4) In addition, there are some grammatical errors in the article, which need further careful proofreading.
Author Response
Thanks for the many helpful suggestions!
The following is a description of the revisions we have made to each of the comments.
1) In INTRODUCTION part, a paragraph on the application of image processing technology was added to the first paragraph.
2) In this study, the use of other models was not considered, because classification accuracy was confirmed to be sufficient with such a simple model similar to the one used in the reference*.
* S. Sarkarand, V. Venugopalan, K. Reddy, J. Ryde, N. Jaitly, and M. Giering, “Deep learning for automated occlusion edge detection in RGB-D frames,” Journal of Signal Processing Systems, vol. 88, Aug. 2017.
The number of stride, kernel size, and padding for convolution and pooling are listed in Figure 6.
The above two sentences were added to lines 239-241 and 282-283 of the revised paper, respectively.
3) Because there are few studies of difference-in-level detection, and we use our own definition of a difference in level, it is difficult to compare the accuracy of our method with comparative methods.
To ensure that the environment of experimental data was not too single, outdoor images were taken in 45 different scenes.
The above two sentences were added to lines 313-316 and 266-268 of the revised paper, respectively.
4) To correct grammatical errors in the article, we used an editing service.
Reviewer 2 Report
Review
In this paper, the authors proposed a novel method for detecting differences in level from RGB-D images with segmented ground masks using the normal vector of the contour of the detection plane and CNN network.
The article is interesting; however, the article requires a few explanations and additions.
1. What is the level detection rate for various combinations of input information #1 to #10 from Table 2?
2. What is the impact of increasing the accuracy of level detection on processing time? Can the method be used in real time?
3. The results could be compared with other methods or results in the literature.
4. In chapter 4.3.1. On line 282 the authors write "Table 2 shows the quantitative results according to the evaluation index described in subsection 4.3." The evaluation index is not explicitly described in Section 4.3.
5. Why are the results in Tables 2 and 3 so different?
6. CNN network can be added to Keywords.
Author Response
Thanks for the many helpful suggestions!
The following is a description of the revisions we have made to each of the comments.
1. Table 2 shows the macro-average Precision, Recall, and F1-Score values for the output results of the three-class classification for the test dataset when the dataset is divided into training, validation, and test datasets.
「Table 2 shows the macro-averaged Precision, Recall, and F1-Score for the output results of the three-class classification on the test dataset.」
The above sentence was added to lines 309-310 of the revised paper.
2. This study was not intended for real-time use.
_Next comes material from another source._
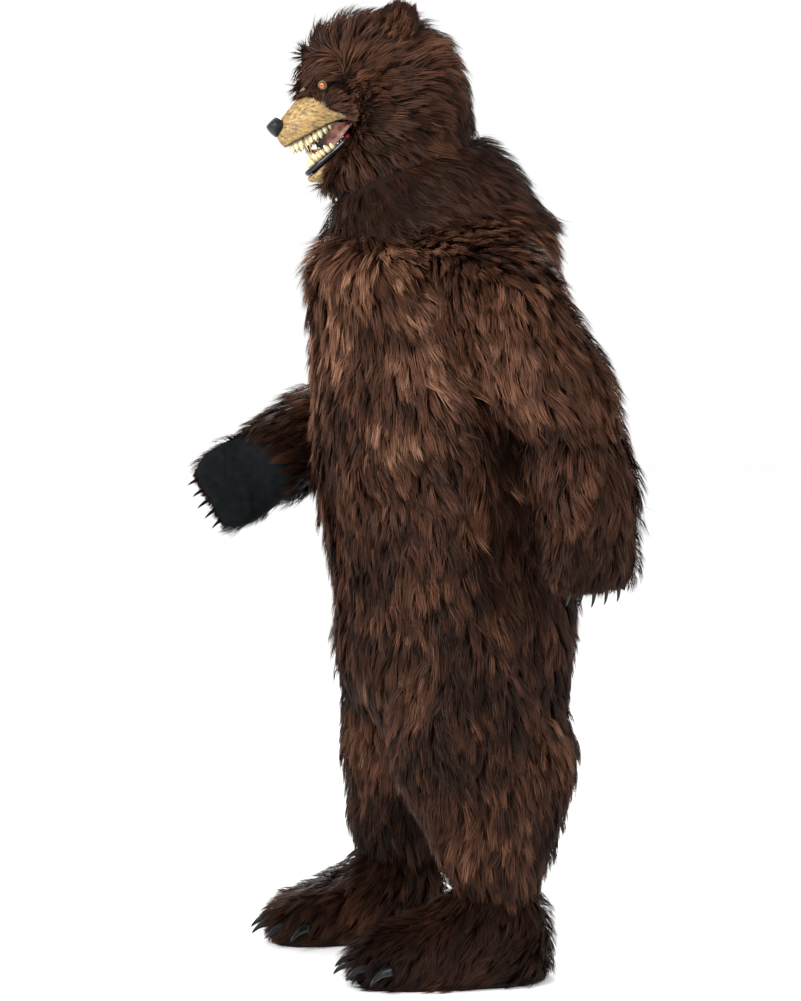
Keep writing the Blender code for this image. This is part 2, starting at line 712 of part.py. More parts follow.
def build_hood():
    """Hood halves. Returns the outer and the inner grid of the left half, and the right's, in the frame."""
    local = np.array([[hood_point(i / HOOD_ROWS, 1.0 - j / HOOD_COLUMNS) for j in range(HOOD_COLUMNS + 1)]
                      for i in range(HOOD_ROWS + 1)])
    local[:, 0, 0] = 0.0
    local[:, -1, 0] = 0.0
    local = local[:, ::-1]
    thickness = np.full(local.shape[:2], FUR)
    for j in range(HOOD_COLUMNS + 1):
        s = j / HOOD_COLUMNS
        rim = FUR_AT_FACE + (FUR - FUR_AT_FACE) * max(0.0, -math.cos(math.pi * s))
        for row in range(4):
            thickness[row, j] = rim + (FUR - rim) * row / 4
    other = mirrored(local)
    halves = shared_normals([local, other])
    for side, grid, normals, wall in (("left", local, halves[0], thickness),
                                      ("right", other, halves[1], thickness[:, ::-1])):
        inner = grid - normals * wall[..., None]
        outer_at, inner_at = in_head(grid), in_head(inner)
        drawn = [eased_edge(g, SEAM_GAP / 2, "tblr") for g in (outer_at, inner_at)]
        add_piece(f"hood_{side}", wall_mesh(*drawn), "fur")
        if side == "left":
            rim = inner[0].copy()
            neck_outer, neck_inner = grid[-1], inner[-1]
            skin = outer_at
        else:
            other_skin = outer_at
    return rim, neck_outer, neck_inner, skin, other_skin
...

Therefore, no attempt was made to speed up the detection process.
「In addition, because this study does not yet assume real-time detection, processing time of difference-in-level detection is not described in this paper.」
The above sentence was added to lines 190-192 of the revised paper.
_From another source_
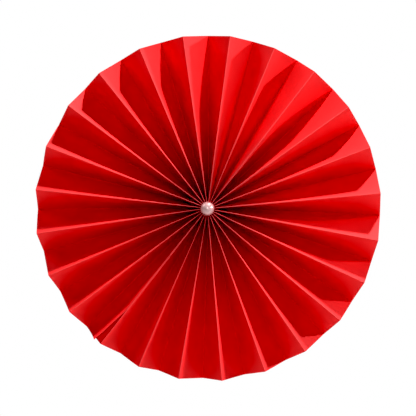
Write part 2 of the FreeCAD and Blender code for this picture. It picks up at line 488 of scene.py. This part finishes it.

3. Because there are few studies of difference-in-level detection, and we use our own definition of a difference in level, it is difficult to compare the accuracy of our method with comparative methods.
The above sentence was added to lines 313-316 of the revised paper.
4. This was corrected.
5. In the synthetic image, the difference in level can be segmented as the ground-truth. Table 3 shows the Precision, Recall, and F1-Score of the two-class classification models. Therefore, the problem setting is different from Table 2, and a model trained on a 64×64 image patch dataset detected a wider area than the ground-truth area, which reduced the accuracy of #8 and #10 in this evaluation.
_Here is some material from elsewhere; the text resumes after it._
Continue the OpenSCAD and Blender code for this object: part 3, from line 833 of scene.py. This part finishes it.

「Therefore, the problem setting is different from Table 2, and a model trained on a 64×64 image patch dataset detected a wider area than the ground-truth area, which reduced the accuracy of #8 and #10 in this evaluation.」
The above sentence was added to lines 377-379 of the revised paper.
6. This keyword was added.
Round 2
Reviewer 1 Report
Thanks for the authours' reply. I have no other questions.